Schaar, K., Spiegl, T., Langematz, U. (2023): Modeling the transport and deposition of Beryllium-10 from solar energetic particles and galactic cosmic rays with a chemistry-climate model, XXVIII General Assembly of the International Union of Geodesy and Geophysics (IUGG) (Berlin 2023).
https://doi.org/10.57757/IUGG23-2038


Cite as: https://gfzpublic.gfz-potsdam.de/pubman/item/item_5018804
Abstract
We model the atmospheric transport and deposition of Beryllium-10 produced by singular solar proton events (SPE) and continuous galactic cosmic rays (GCR), to shed light on the complex interplay of solar activity, atmospheric dynamics and deposition mechanisms. Our modeling approach, which uses the chemistry-climate model EMAC (ECHAM/MESSy Atmospheric Chemistry), incorporates approximations for the production of Beryllium-10 for both SPE and GCR background concentrations, atmospheric dynamics in the middle atmosphere and troposphere as well as different deposition mechanisms such as dry deposition, wet deposition and sedimentation. We find good agreement between the simulated Beryllium-10 surface fluxes of the 774/5 AD SPE and four different proxy data sets from ice core analysis.
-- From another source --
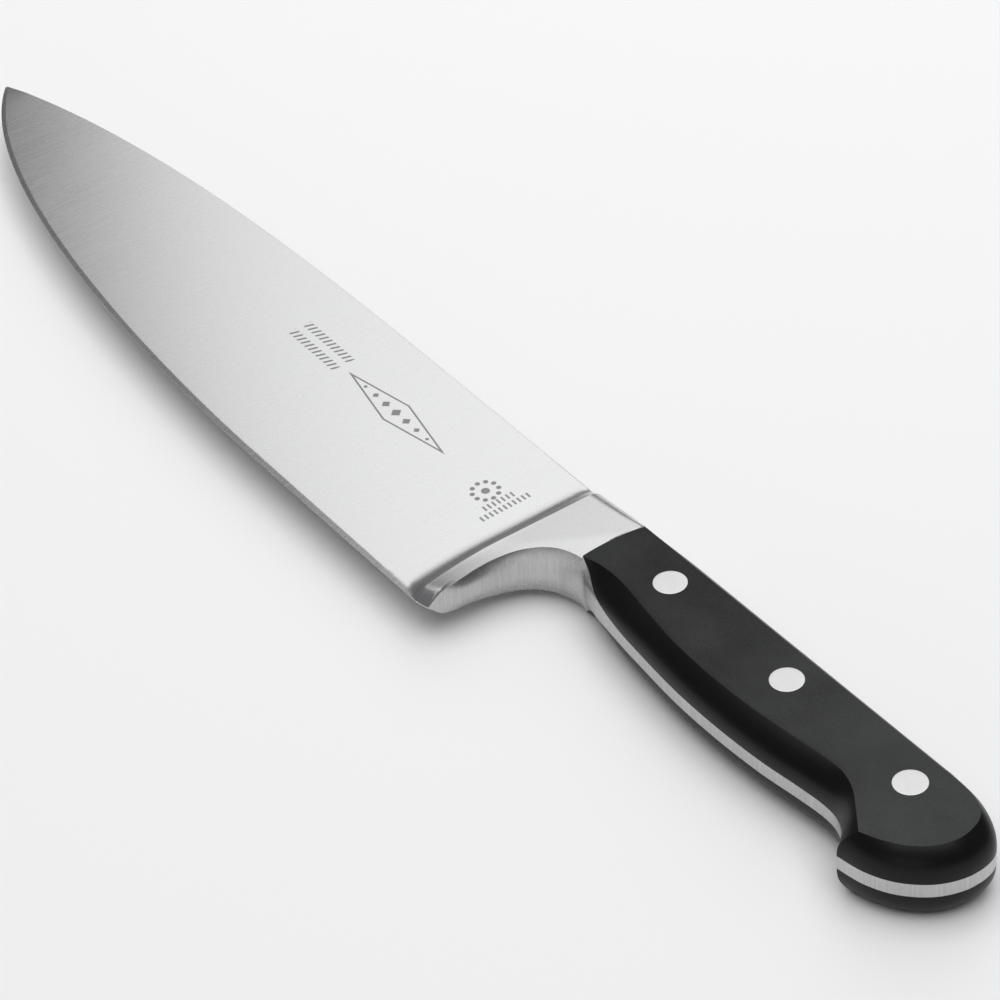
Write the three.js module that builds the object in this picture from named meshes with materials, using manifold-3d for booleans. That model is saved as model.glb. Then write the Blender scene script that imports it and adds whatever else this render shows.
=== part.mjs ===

Furthermore, we analyse the global deposition pattern of Beryllium-10 produced by GCR and investigate how multiple factors such as stratospheric dynamics, e.g. the Brewer–Dobson circulation, wind systems like jetstreams, precipitation, sea ice coverage and surface properties correlate with the deposition pattern and the different deposition mechanisms.